ואלו הכשירו את עצמם במדעים עד שידעו איך כותבים את הדברים בענינים האלהיים וכיוצא
בהם מן המדעים להמון ולחכמים, ויסגלו לעצמם את החלק המעשי של הפילוסופיא, כי אז היו
מבינים אם החכמים חכמים או לאו, והיו מובנים להם עניני דבריהם
The second group is numerous too. They also understand the words of the sages literally. Because they insist that the sages meant what they said literally, they insult and debase them for what they consider to be strange while it is not. They therefore mock the words of the sages and consider themselves smarter and clearer thinkers while the sages are ignorant of reality, unable to grasp anything. Most of these people are those who claim to be doctors or astrologers [note that Rambam stresses that they are doctors by self-proclamation in the same category as astrologers]. While they consider themselves smart philosophic sages, they are seen as subhuman by the true philosophers. They are greater fools than the first group and stupider. They belong to that cursed sect that dares to let loose against people of high esteem who are known for their wisdom by connoisseurs. These wise men [attacked by the fools] have developed their knowledge of sciences, knowing how things are written [expressed] for both public consumption and for the wise, when dealing with matters pertaining to God [metaphysics]. Had they acquired knowledge of the practical aspects of philosophy [I am not sure what Rambam means here] they would know whether the sages are really sages and they would have understood their words
This description of both the first and second group resonates very strongly for me. I am always frustrated by the fundamentalist who insists that something impossible and illogical is literal and our limited knowledge is at fault. How dare one question the wisdom and “Ruach Hakodesh” of the wise men? I can see their argument on things that cannot be proven empirically but when they argue against facts, the age of the universe for example, using arguments that are embarrassing to any semi intelligent person, I am always stumped. Are they trying to insult the wisdom of our great Rabbis? I am even more frustrated by the scholar, who should know better; who insists that he is trying to discover the original intent of the author. I have no problem if that is done in the spirit of better understanding the message that was being conveyed. But assuming that the message only had meaning based on the author’s knowledge of the sciences of his time, the culture he lived in and so on, losing meaning for us is wrong. These people knew the limit of knowledge of their times. They knew that the theories that they worked with did not answer all questions just as we know nowadays that we have many things to explain about the world we live in. They were telling us how to look at things from a perspective of a thinking person in whatever scientific and cultural era he lives in. We are to emulate the approach not the detailed explanation. As we will see in the next segment this applies to not only general thought but also to what seems to be historical explanations.
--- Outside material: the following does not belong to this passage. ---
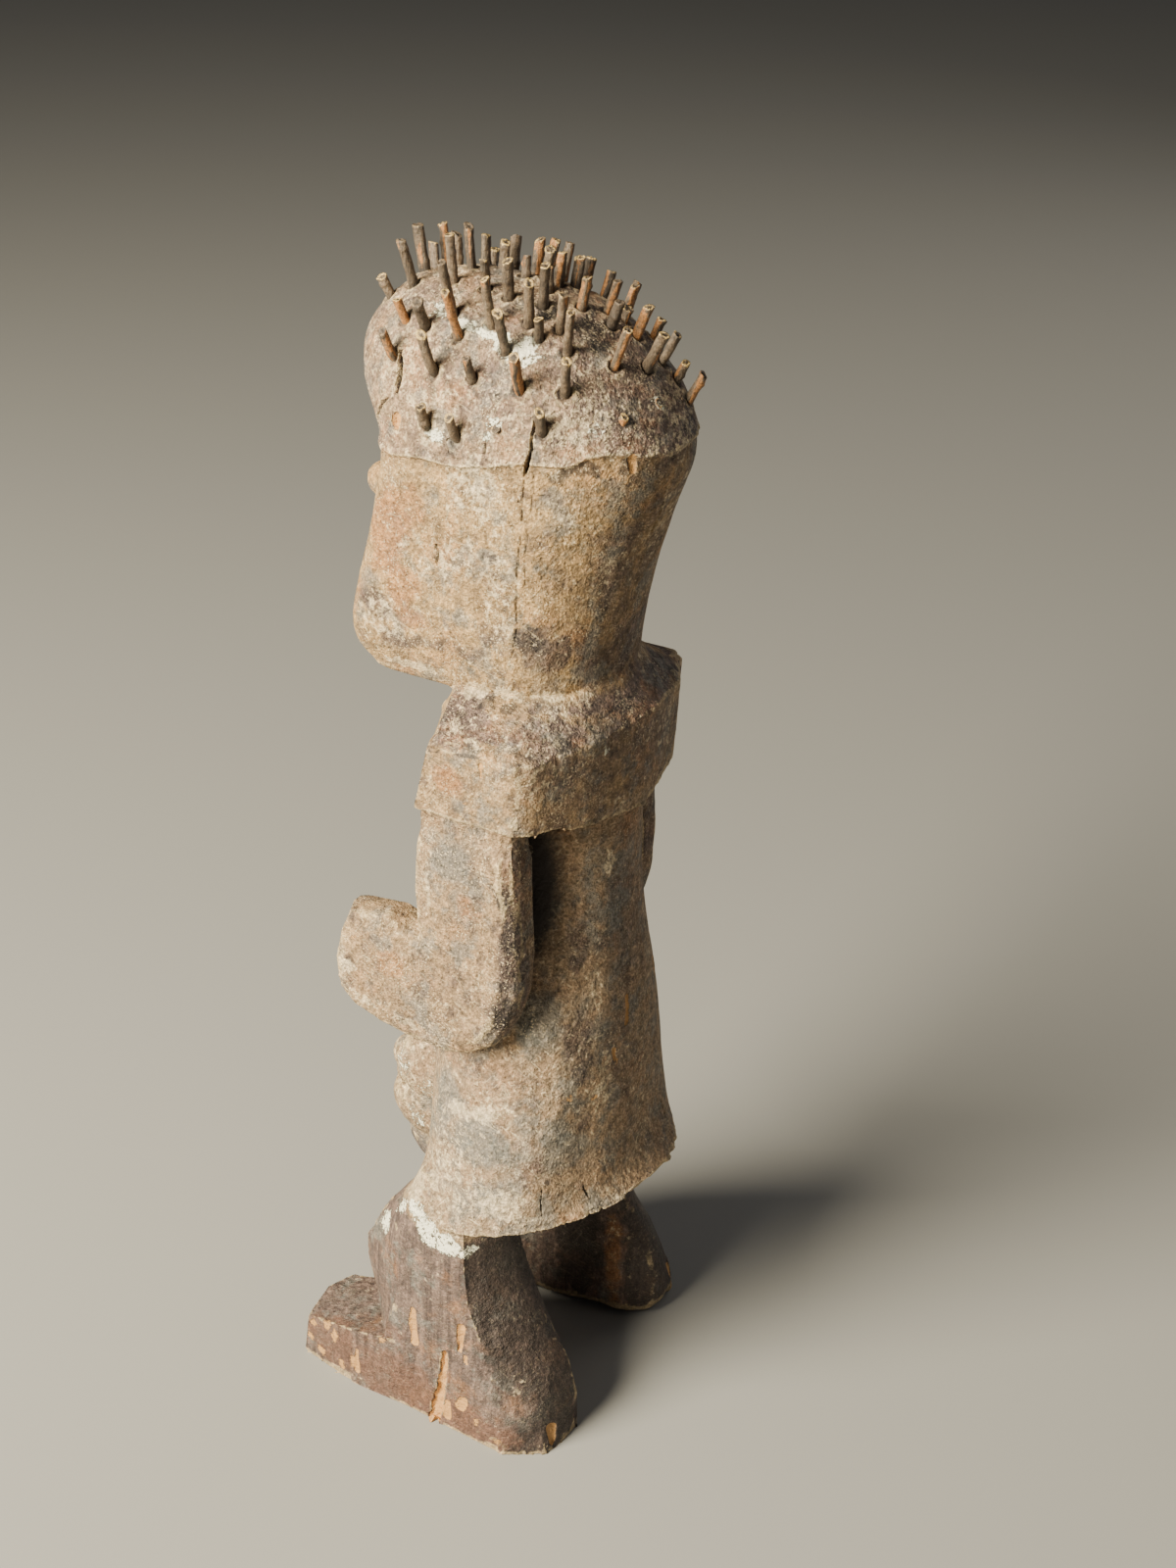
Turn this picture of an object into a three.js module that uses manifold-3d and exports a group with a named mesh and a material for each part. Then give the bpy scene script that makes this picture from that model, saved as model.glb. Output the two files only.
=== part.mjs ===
// A standing figure carved from one block of wood, with short sticks driven into its crown.
// Millimetres, +Z up. The figure faces -Y and its left side is +X.
import * as THREE from "three";
import { mergeVertices } from "three/addons/utils/BufferGeometryUtils.js";
import Module from "manifold-3d";

const wasm = await Module();
wasm.setup();

// Heights above the ground of the main levels of the carving
const hipFloor = 91; // underside of the trunk's flared rim, at the trunk's own axis
const rimTilt = 0.2; // the rim rises towards the back by this much for each millimetre
const rimRoll = 0.12; // and falls towards the right hip
const rightHipShare = 0.94; // the right hip is a little the narrower
const slabFloor = 254;
const slabTop = 281;
const neckBase = 293;
const jawFloor = 288;
const browLevel = 370;
const crownTop = 417;

const slabHalfWidth = 56;

// Sticks in the crown
const stickRadius = 1.75;
const stickSeat = 8; // how deep a stick is driven into the wood
const socketGap = 0.3;
const stickSides = 6;
const stickLift = 0.45; // how far a stick leans from square to the wood towards upright
const crownAxis = 372; // height of the level line that the rows of sticks fan out from

const woodColour = new THREE.Color(0.36, 0.28, 0.21);
const stickColour = new THREE.Color(0.33, 0.27, 0.22);

// Solids

function toSolid(geometry) {
  const bare = geometry.clone();
  bare.deleteAttribute("normal");
  bare.deleteAttribute("uv");
  const merged = mergeVertices(bare, 1e-4);
  const vertProperties = new Float32Array(merged.attributes.position.array);
  const triVerts = new Uint32Array(merged.index.array);
  return new wasm.Manifold(new wasm.Mesh({ numProp: 3, vertProperties, triVerts }));
}

function toGeometry(solid) {
  const mesh = solid.getMesh();
  const places = new Float32Array(mesh.numVert * 3);
  for (let i = 0; i < mesh.numVert; i++) {
    places.set(mesh.vertProperties.subarray(i * mesh.numProp, i * mesh.numProp + 3), i * 3);
  }
  const geometry = new THREE.BufferGeometry();
  geometry.setAttribute("position", new THREE.BufferAttribute(places, 3));
  geometry.setIndex(new THREE.BufferAttribute(new Uint32Array(mesh.triVerts), 1));
  geometry.computeVertexNormals();
  return geometry;
}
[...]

On a personal note, although originally I thought I was getting distracted from my focus on idolatry, I now realize that I have touched on one of the core issues that underlie the Torah’s, one can almost say obsession, with the eradication of that sickness. As I get deeper into it, it will become clear. It will also highlight how Idolatry, in many of its forms, is still rampant among us!